3. Poseidon’s attempts to take possession of certain cities are political myths. His dispute over Athens suggests an unsuccessful attempt to make him the city’s tutelary deity in place of Athene. Yet her victory was impaired by a concession to patriarchy: the Athenians abandoned the Cretan custom which prevailed in Caria until Classical times (Herodotus) when they ceased to take their mother’s names. Varro, who gives this detail, represents the trial as a plebiscite of all the men and women of Athens. It is plain that the Ionian Pelasgians of Athens were defeated by the Aeolians, and that Athene regained her sovereignty only by alliance with Zeus’s Achaeans, who later made her disown Poseidon’s paternity and admit herself reborn from Zeus’s head.
4. The cultivated olive was originally imported from Libya, which supports the myth of Athene’s Libyan origin; but what she brought will have been only a cutting-the cultivated olive does not breed true, but must always be grafted on the oleaster, or wild olive. Her tree was still shown at Athens during the second century AD. The flooding of the Thriasian Plain is likely to be a historical event, but cannot be dated. It is possible that early in the fourteenth century BC, which meteorologists reckon to have been a period of maximum rainfall, the rivers of Arcadia never ran dry, and that their subsequent shrinking was attributed to the vengeance of Poseidon. Pre-Hellenic Sun-worship at Corinth is well established (Pausanias).

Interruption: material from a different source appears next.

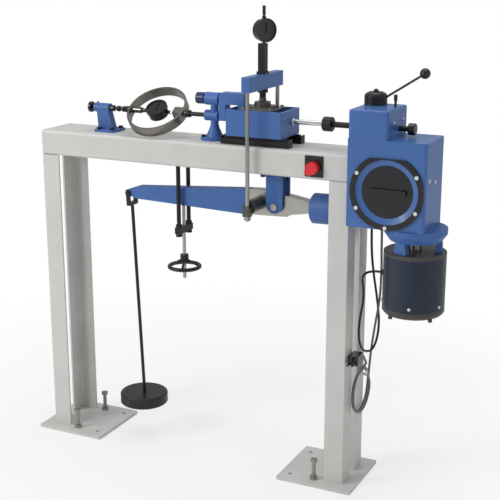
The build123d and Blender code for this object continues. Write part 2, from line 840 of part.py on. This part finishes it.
counterweight.part.label = "counterweight"
export_step(counterweight.part, "parts/counterweight.step")

with BuildPart() as fulcrum_bracket:
    block(186, 260, -32, 32, 772, beam_bottom, corner=4.0)
    for y0 in (-25.0, 19.0):
        slab_y([(201, 773), (245, 773), (245, 698), (201, 698)], y0, y0 + 6)
        disc_y(y0, y0 + 6, 22.0, lever_pin_x, 698)
    disc_y(-30, 30, 6.0, lever_pin_x, lever_pin_z, mode=Mode.SUBTRACT)
    for x, y in ((193.0, -24.0), (193.0, 24.0), (253.0, -24.0), (253.0, 24.0)):
        disc_z(765, 781, 4.0 + slide_fit, x, y, mode=Mode.SUBTRACT)

fulcrum_bracket.part.label = "fulcrum_bracket"
export_step(fulcrum_bracket.part, "parts/fulcrum_bracket.step")

with BuildPart() as fulcrum_pin:
    disc_y(-28, 28, 6.0, lever_pin_x, lever_pin_z)
    disc_y(-29, -25, 9.0, lever_pin_x, lever_pin_z)
    disc_y(25, 29, 9.0, lever_pin_x, lever_pin_z)

fulcrum_pin.part.label = "fulcrum_pin"
export_step(fulcrum_pin.part, "parts/fulcrum_pin.step")

# %% [markdown]
# ## Lever rest
# Two rods hang from the beam with a cross bar at their ends. The rest screw goes up through the
# bar and carries the lever while weights are put on. The handwheel turns it.

# %%
rest_x = -46.0

with BuildPart() as lever_rest:
    for y in (-26.0, 26.0):
        disc_z(588, beam_bottom + 8, 5.5, rest_x, y)
        disc_z(588, 596, 9.5, rest_x, y, sides=6)
        disc_z(612, 619, 9.5, rest_x, y, sides=6)
    block(rest_x - 8, rest_x + 8, -36, 36, 596, 612, corner=2.0)
    disc_z(590, 618, 4.5 + slide_fit, rest_x, 0, mode=Mode.SUBTRACT)

lever_rest.part.label = "lever_rest"
export_step(lever_rest.part, "parts/lever_rest.step")

with BuildPart() as rest_screw:
    disc_z(469, 666, 4.5, rest_x, 0)
    chamfer(rest_screw.edges().filter_by(GeomType.CIRCLE), length=1.5)

rest_screw.part.label = "rest_screw"
export_step(rest_screw.part, "parts/rest_screw.step")

with BuildPart() as rest_handwheel:
    disc_z(514, 534, 11.0, rest_x, 0)
    rim = Plane(origin=(rest_x, 0, 501), x_dir=(1, 0, 0), z_dir=(0, -1, 0))
    with BuildSketch(rim):
        with Locations((40, 0)):
            RegularPolygon(5.2, 10)
    revolve(axis=Axis((rest_x, 0, 501), (0, 0, 1)), revolution_arc=360)
    for angle in (20, 110, 200, 290):
        inner = Vector(rest_x + 8 * cos(radians(angle)), 8 * sin(radians(angle)), 519)
        outer = Vector(rest_x + 39 * cos(radians(angle)), 39 * sin(radians(angle)), 502)
        with BuildSketch(Plane(origin=inner, z_dir=outer - inner)):
            Circle(3.0)
        extrude(amount=(outer - inner).length)
    disc_z(510, 540, 4.5 + slide_fit, rest_x, 0, mode=Mode.SUBTRACT)

rest_handwheel.part.label = "rest_handwheel"
export_step(rest_handwheel.part, "parts/rest_handwheel.step")

# %% [markdown]
# ## Weight hanger
# It hangs from a pin in the lever's nose and ends in a round plate for slotted weights.

# %%
with BuildPart() as weight_hanger:
    disc_y(-20, 20, 4.0, -204, 686)
    disc_y(-21, -19.5, 6.5, -204, 686)
    disc_y(19.5, 21, 6.5, -204, 686)
    for y0 in (-19.5, 15.5):
        slab_y([(-210, 693), (-198, 693), (-196, 655), (-208, 655)], y0, y0 + 4)
    slab_y([(-208, 660), (-196, 660), (-196, 652), (-208, 652)], -19.5, 19.5)
    top = Vector(-202.5, 0, 656)
    low = Vector(-179.5, 0, 122)
    with BuildSketch(Plane(origin=top, z_dir=low - top)):
        Circle(4.4)
    extrude(amount=(low - top).length)
    turned(upright(-181, 0), [(0, 94), (62, 94), (65, 97), (65, 121), (62, 124), (0, 124)])

weight_hanger.part.label = "weight_hanger"
export_step(weight_hanger.part, "parts/weight_hanger.step")

# %% [markdown]
# ## Cords
# Each cord is a round tube along a line of straight runs joined by tangent arcs. The motor's lead
# is held at both ends. The mains cord goes down to its coil, and a short lead runs to the plug.


# %%
def bend_radii(points):
    """The radius of each bend, from its shorter run and from how far it turns."""
    radii = []
    for before, here, after in zip(points, points[1:], points[2:]):
        first = Vector(*here) - Vector(*before)
        second = Vector(*after) - Vector(*here)
        turn = radians(first.get_angle(second))
        radii.append(0.45 * min(first.length, second.length) / tan(turn / 2))
    return radii


def cord_tube(points):
    """A round tube along the points, its bends tangent to its straight runs."""
    radii = bend_radii(points)
    with BuildLine() as path:
        FilletPolyline(*points, radius=radii)
    route = path.wire()
    with BuildSketch(Plane(origin=route @ 0, z_dir=route % 0)) as section:
        Circle(cord_r)
    sweep(section.sketch, path=route)
    print("cord radii", [round(r) for r in radii], "length", round(route.length))


motor_lead_points = [
    (502, -15, 560),
    (450, -15, 560),
    (447, 28, 482),
    (446, -4, 424),
    (446, -4, 370),
    (446, 34, 330),
    (456, 84, 320),
    (460, 112, 376),
    (457, 94, 456),
    (456, 62, 532),
    (456, 40, 606),
    (456, 40, 673),
]
mains_points = [
    (484, 35, 673),
    (484, 35, 614),
    (478, 60, 540),
    (470, 78, 460),
    (456, 84, 382),
    (447, 84, 308),
    (446, 83, 238),
]
plug_lead_points = [
    (450, -10, 334),
    (450, 14, 334),
    (448, 45, 304),
    (446, 70, 266),
]

with BuildPart() as motor_lead:
    cord_tube(motor_lead_points)

motor_lead.part.label = "motor_lead"
export_step(motor_lead.part, "parts/motor_lead.step")

with BuildPart() as mains_cord:
    cord_tube(mains_points)
    cord_tube(plug_lead_points)

mains_cord.part.label = "mains_cord"
export_step(mains_cord.part, "parts/mains_cord.step")

# %% [markdown]
# The coil is one closed solid: three loops of cord lying against each other, hung on the right leg's peg.

# %%
coil_y = 28.0
coil_z = 230.0

with BuildPart() as mains_coil:
    for x, r in ((443.0, 54.0), (448.0, 56.5), (445.0, 59.0)):
        loop_plane = Plane(origin=(x, coil_y, coil_z), x_dir=(0, 1, 0), z_dir=(1, 0, 0))
        with BuildSketch(Plane(origin=(x, coil_y, coil_z), x_dir=(0, 1, 0), z_dir=(0, 0, 1))):
            with Locations((r, 0)):
                RegularPolygon(cord_r + 0.3, 8)
        revolve(axis=Axis((x, coil_y, coil_z), (1, 0, 0)), revolution_arc=360)

mains_coil.part.label = "mains_coil"
export_step(mains_coil.part, "parts/mains_coil.step")

with BuildPart() as mains_plug:
    block(437.5, 462, -52, -10, 323, 347, corner=5.0)
    for x, z in ((444, 330), (456, 330), (450, 341)):
        disc_y(-72, -51, 2.5, x, z)

mains_plug.part.label = "mains_plug"
export_step(mains_plug.part, "parts/mains_plug.step")

with BuildPart() as cord_gland:
    disc_z(673, 681, 7.0, 456, 40, sides=6)
    disc_z(673, 681, 7.0, 484, 35, sides=6)
    disc_x(502, 516, 7.0, y=-15, z=560, sides=6)

cord_gland.part.label = "cord_gland"
export_step(cord_gland.part, "parts/cord_gland.step")
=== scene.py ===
# %% [markdown]
# # Dressing a direct shear apparatus
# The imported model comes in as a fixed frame. This lesson gives it its camera, its light, a material
# for every piece, and its two cords at their real length.

# %%
import math

import bpy
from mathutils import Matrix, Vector


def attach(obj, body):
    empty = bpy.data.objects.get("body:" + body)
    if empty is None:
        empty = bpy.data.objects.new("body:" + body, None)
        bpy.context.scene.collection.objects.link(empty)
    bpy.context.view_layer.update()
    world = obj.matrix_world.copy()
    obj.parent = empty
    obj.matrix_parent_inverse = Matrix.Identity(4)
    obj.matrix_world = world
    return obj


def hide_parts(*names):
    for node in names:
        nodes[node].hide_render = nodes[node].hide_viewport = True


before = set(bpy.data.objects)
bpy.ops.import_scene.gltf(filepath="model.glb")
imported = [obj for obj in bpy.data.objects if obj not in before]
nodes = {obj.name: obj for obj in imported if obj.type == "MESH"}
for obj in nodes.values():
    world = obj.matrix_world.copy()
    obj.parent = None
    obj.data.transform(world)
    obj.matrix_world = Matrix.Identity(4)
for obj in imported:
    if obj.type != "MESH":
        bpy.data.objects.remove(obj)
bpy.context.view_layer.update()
scene = bpy.context.scene
print("nodes", len(nodes))

# %% [markdown]
# ## Camera
# The camera stands to the right of the front and a little above the beam, as the photograph's did.

# %%
camera_place = (1.3314, -2.4348, 1.3077)
camera_look = (-0.4224, 0.8672, -0.2635)

camera_data = bpy.data.cameras.new("camera")
camera = bpy.data.objects.new("camera", camera_data)
scene.collection.objects.link(camera)
camera.location = camera_place
camera.rotation_euler = Vector(camera_look).to_track_quat("-Z", "Y").to_euler()
camera_data.sensor_width = 36.0
camera_data.lens = 79.45
scene.camera = camera

# %% [markdown]
# ## Light
# One large soft lamp stands at the front left, one hangs overhead, and a weak cool one stands at the
# right. The world shows white to the camera, also through clear things, and is a dimmer, slightly
# blue fill for all other rays.

# %%
fill_colour = (0.95, 0.97, 1.0, 1.0)
fill_strength = 0.47
white_light = (1.0, 1.0, 1.0, 1.0)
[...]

5. The myth of Demeter and Poseidon records a Hellenic invasion of Arcadia. Demeter was pictured at Phigalia as the mare-headed patroness of the pre-Hellenic horse cult. Horses were sacred to the moon, because their hooves make a moon-shaped mark, and the moon was regarded as the source of all water; hence the association of Pegasus with springs of water. The early Hellenes introduced a larger breed of horse into Greece from Trans-Caspia, the native variety having been about the size of a Shetland pony and unsuitable for chariotry. They seem to have seized the centres of the horse cult, where their warrior-kings forcibly married the local priestesses and thus won a title to the land; incidentally suppressing the wild-mare orgies. The sacred horses Arion and Despoena (this being a title of Demeter herself) were then claimed as Poseidon’s children. Amymone may have been a name for the goddess at Lerna, the centre of the Danaid water cult.
6. Demeter as Fury, like Nemesis as Fury, was the goddess in her annual mood of murder; and the story, also told of Poseidon and Demeter at Thelpusia (Pausanias), and of Poseidon and an unnamed Fury at the fountain of Tilphusa in Boeotia (Scholiast on Homer’s Iliad) was already old when the Hellenes came. It appears in early Indian sacred literature, where Saranyu turns herself into a mare, Vivaswat becomes a stallion and covers her; and the fruit of this union are the two heroic Asvins. ‘Demeter Erinnys’ may, in fact, have stood not for ‘Demeter the Fury’, but for ‘Demeter Saranyu’-an attempted reconciliation of the two warring cultures; but to the resentful Pelasgians Demeter was, and remained, outraged.